The ideia is to fit the system in a Cortex M4 microcontroller, like the MSP432, Tiva or the STM32F429 (because of the additional external memory)
So this energy consumption objective might be modeled based on temperature, predicted temperature, etc. Depends on how the energy is being consumed of course. So, anyway, that's a model.
The Kalman filter can be memory efficient so maybe that would be of interest.
Tim Wescott, the prediction is related to energy consumption.
I thought to test the kalman filter, but the Wiener filtering no, I will read about it.
I tried to predict some data using the ANN toolbox of the Matlab with the "Non linear autoregressive model (NAR)" and the result was very interesting, but works just using the toolbox, directly in the command line not (but this is due to some mistake of mine). Even working, I think that will be a little difficult to reproduce the same behaviour without know the internal functioning).
I read about other types os ANN (more simple), but I have not tested until this moment.
If using some ANN, the idea is to execute online training everytime that the error exceed some threshold.
I would recommend that you first try to understand the physics (possibly in the form of circuit theory) that underlies the problem. If you have a mathematical model of the physical system, a means of predicting what you want may just drop out of the math.
As spetcavich said it all depends on what you want to predict.
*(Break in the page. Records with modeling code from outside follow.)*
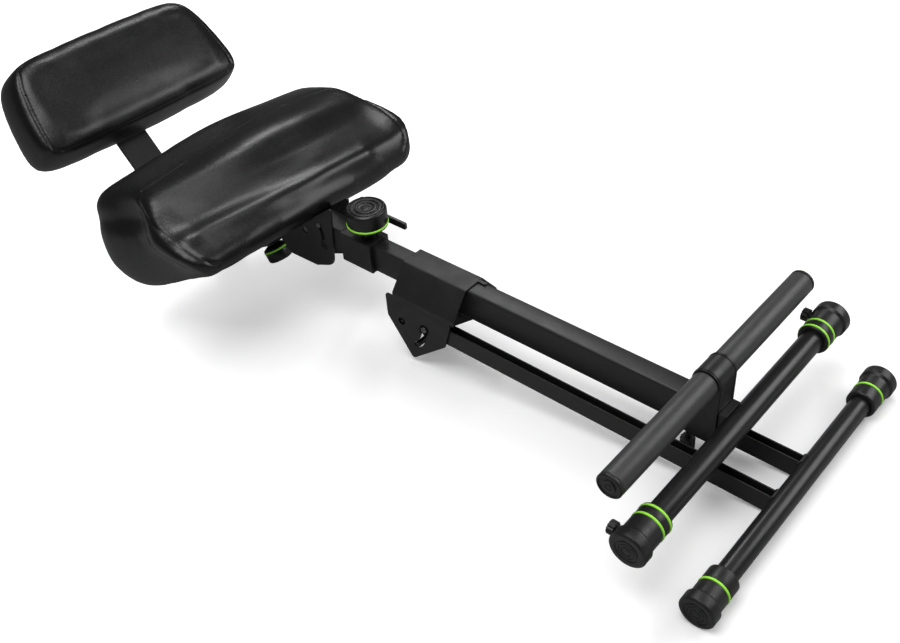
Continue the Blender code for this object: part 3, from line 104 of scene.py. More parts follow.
class StoolSizes(bpy.types.PropertyGroup):
    edge_round: length("Edge round", "Rounding of sheet and tube edges", 0.6 * MM)
    seat_swell: length("Seat swell", "Most that the seat's foam pushes its cover out", 7 * MM)
    back_swell: length("Backrest swell", "Most that the backrest's foam pushes its cover out", 6 * MM)
    stitch_pitch: length("Stitch pitch", "Distance from stitch to stitch", 4.2 * MM)
    seam_width: length("Seam width", "Width of the groove that a seam draws in", 4 * MM)
    seam_depth: length("Seam depth", "Depth of the groove that a seam draws in", 1.8 * MM)
    round_steps: IntProperty(name="Round steps", description="Sides of a turned piece", default=72, min=16)


class StoolColours(bpy.types.PropertyGroup):
    metal: shade("Metal", "Satin powder coat", (0.011, 0.011, 0.0113))
    plastic: shade("Plastic", "Moulded caps and knobs", (0.011, 0.011, 0.0113))
    foam: shade("Foam", "Footrest grips", (0.042, 0.042, 0.043))
    covering: shade("Covering", "Seat and backrest covering", (0.005, 0.005, 0.0052))
    ring: shade("Ring", "Bright rings", (0.36, 0.92, 0.06))
    steel: shade("Steel", "Bolts and pins", (0.24, 0.24, 0.245))
    board: shade("Board", "Boards under the cushions", (0.012, 0.011, 0.0105))
    floor: shade("Floor", "Studio floor", (0.9, 0.9, 0.9))


def sizes():
    return bpy.context.scene.stool_sizes


def colours():
    return bpy.context.scene.stool_colours


# Materials

def add_node(tree, kind, settings=(), inputs=()):
    """A node with its settings, and with each input either linked or set."""
    node = tree.nodes.new(kind)
    for name, value in dict(settings).items():
        setattr(node, name, value)
    for name, value in dict(inputs).items():
        if isinstance(value, bpy.types.NodeSocket):
            tree.links.new(value, node.inputs[name])
        else:
            node.inputs[name].default_value = value
    return node


def noise(tree, vector, scale, detail, roughness=0.5):
    return add_node(tree, "ShaderNodeTexNoise", inputs={"Vector": vector, "Scale": scale, "Detail": detail,
                                                        "Roughness": roughness})


def start_group(name, numbers, results, colour=False):
    """An empty node group: a vector, a colour if asked for, and numbers go in, and the results come out."""
    tree = bpy.data.node_groups.new(name, "ShaderNodeTree")
    tree.interface.new_socket(name="Vector", in_out="INPUT", socket_type="NodeSocketVector")
    if colour:
        tree.interface.new_socket(name="Colour", in_out="INPUT", socket_type="NodeSocketColor")
    for label, default in numbers.items():
        socket = tree.interface.new_socket(name=label, in_out="INPUT", socket_type="NodeSocketFloat")
        socket.default_value = default
    for label in results:
        kind = "NodeSocketColor" if colour else "NodeSocketFloat"
        tree.interface.new_socket(name=label, in_out="OUTPUT", socket_type=kind)
    return tree, tree.nodes.new("NodeGroupInput").outputs, tree.nodes.new("NodeGroupOutput").inputs


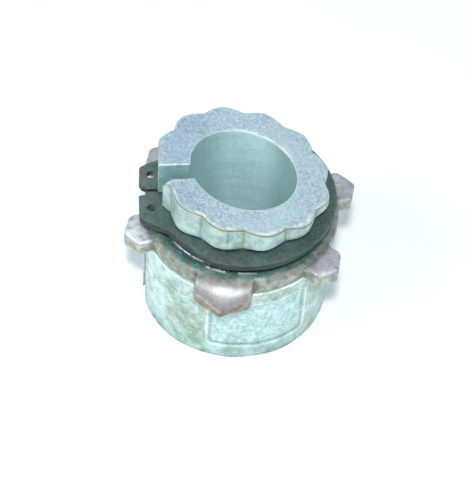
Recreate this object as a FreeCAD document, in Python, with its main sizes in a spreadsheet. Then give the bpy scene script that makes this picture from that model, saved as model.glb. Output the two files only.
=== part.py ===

Prediction is only possible if you have some valid assumptions about the nature of the process you are trying to predict.
If you are trying to predict measurement signals that have a natural low-pass characteristic or tend to have periodic structures you could try to look up linear predictive coding (LPC) in wikipedia or ADPCM (adaptive differential pulse code modulation).
A very effective prediction of low-pass measurement data (like audio) in terms of performance versus cost would be:
X(n+1) = X(n)
So the prediction is "the value will not change". In an Audio file this can dramatically bring down your amplitudes if you are just storing the prediction error (real X(n+1) - predicted X(n+1)).